A redução das importações de óleos e gorduras residuais pode ser uma boa notícia para os agricultores e processadores de soja dos EUA. O óleo de soja fresco, produzido pelo esmagamento de grãos inteiros, também é usado como matéria-prima para biocombustível.
No passado, ele enfrentou forte concorrência do UCO, que é visto como tendo uma pegada de carbono menor e, portanto, pode ser mais valioso sob a política federal, bem como em mercados de baixo carbono, como a Califórnia. Os futuros do óleo de soja em Chicago caíram 16% no ano passado.
O impacto das tarifas poderia dar mais apoio ao óleo de soja em relação ao UCO estrangeiro este ano. Isso ajudaria os agricultores dos EUA, que estão cada vez mais preocupados com o fato de seus carregamentos de soja para a China sofrerem uma redução na demanda em meio à disputa comercial.

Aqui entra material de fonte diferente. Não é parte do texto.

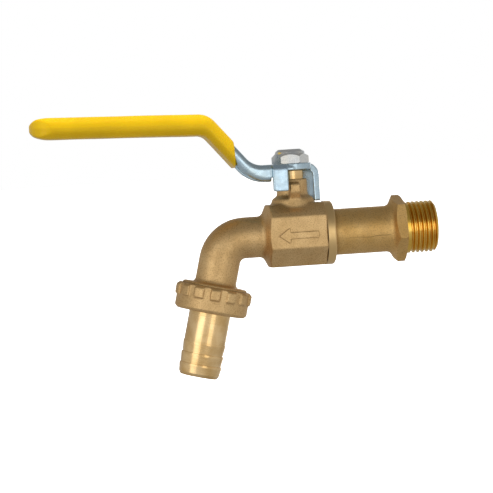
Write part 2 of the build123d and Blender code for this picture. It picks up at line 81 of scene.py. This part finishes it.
# ---- Node graphs ----
class Graph:
    """A node tree, with short calls for the nodes that the materials and the world share."""

    def __init__(self, owner, coordinates="Object"):
        owner.use_nodes = True
        self.material = owner
        self.tree = owner.node_tree
        self.shader = self.tree.nodes.get("Principled BSDF")
        self.place = self.tree.nodes.new("ShaderNodeTexCoord").outputs[coordinates]

    def add(self, kind, inputs, **settings):
        """A new node with these settings. An input takes a value or another node's output."""
        node = self.tree.nodes.new(kind)
        for key, value in settings.items():
            setattr(node, key, value)
        for key, value in inputs.items():
            self.feed(node.inputs[key], value)
        return node

    def feed(self, socket, value):
        if isinstance(value, bpy.types.NodeSocket):
            self.tree.links.new(value, socket)
        else:
            socket.default_value = value

    def set(self, **inputs):
        """Sets inputs of the surface shader, with _ for each space in an input's name."""
        for key, value in inputs.items():
            self.feed(self.shader.inputs[key.replace("_", " ")], value)

    def noise(self, size, detail=3.0, density=(1, 1, 1)):
        """Noise from 0 to 1 with features about this size, which are longer along an axis of low density."""
        place = self.add("ShaderNodeMapping", {"Vector": self.place, "Scale": density}).outputs[0]
        inputs = {"Vector": place, "Scale": 1 / size, "Detail": detail}
        return self.add("ShaderNodeTexNoise", inputs).outputs["Fac"]

    def along(self, axis):
        """The distance along an axis through the origin."""
        inputs = {0: self.place, 1: axis}
        return self.add("ShaderNodeVectorMath", inputs, operation="DOT_PRODUCT").outputs["Value"]

    def rings(self, axis, size, detail=4.0):
        """Lathe lines: noise that only changes along the axis."""
        inputs = {"W": self.along(axis), "Scale": 1 / size, "Detail": detail}
        return self.add("ShaderNodeTexNoise", inputs, noise_dimensions="1D").outputs["Fac"]

    def ranged(self, value, low, high, to_low=0.0, to_high=1.0):
        """Maps low..high to to_low..to_high, and keeps to that range outside it."""
        inputs = {0: value, 1: low, 2: high, 3: to_low, 4: to_high}
        return self.add("ShaderNodeMapRange", inputs).outputs[0]

    def varied(self, noise_value, low, high):
        """A number that varies from low to high with noise, which mostly lies between 0.3 and 0.7."""
        return self.ranged(noise_value, 0.3, 0.7, low, high)

    def cloud(self, size, detail=3.0):
        """A mask of soft clouds about this size, from 0 to 1."""
        return self.ranged(self.noise(size, detail), 0.35, 0.65)

    def math(self, operation, first, second=0.0):
        return self.add("ShaderNodeMath", {0: first, 1: second}, operation=operation).outputs[0]

    def mix(self, share, first, second):
        """A colour between two colours."""
        inputs = {0: share, 6: self.colour(first), 7: self.colour(second)}
        return self.add("ShaderNodeMix", inputs, data_type="RGBA").outputs[2]

    def blend(self, share, first, second):
        """A number between two numbers."""
        return self.add("ShaderNodeMix", {0: share, 2: first, 3: second}).outputs[0]

    def mix_normals(self, share, first, second):
        """A direction between two directions."""
        inputs = {0: share, 4: first, 5: second}
        return self.add("ShaderNodeMix", inputs, data_type="VECTOR").outputs[1]

    @staticmethod
    def colour(value):
        return (*value, 1.0) if isinstance(value, tuple) and len(value) == 3 else value

    def bump(self, height, distance, strength=1.0, under=None):
        inputs = {"Height": height, "Distance": distance, "Strength": strength}
        if under is not None:
            inputs["Normal"] = under
        return self.add("ShaderNodeBump", inputs).outputs[0]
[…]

Como a turbulência tarifária gera preocupações, alguns observadores do mercado esperam que o momento crie um impulso para que a política de biocombustíveis dos EUA esteja mais bem alinhada com a agricultura doméstica em geral.
“Uma cadeia de suprimentos integrada para biocombustível dos EUA, combustível de aviação sustentável e diesel renovável - essa é uma história interessante”, disse Ken Zuckerberg, diretor de pesquisa da CHS, a maior cooperativa agrícola dos EUA, no fórum da Bloomberg Intelligence na semana passada.
“É uma reformulação da ordem agrícola.”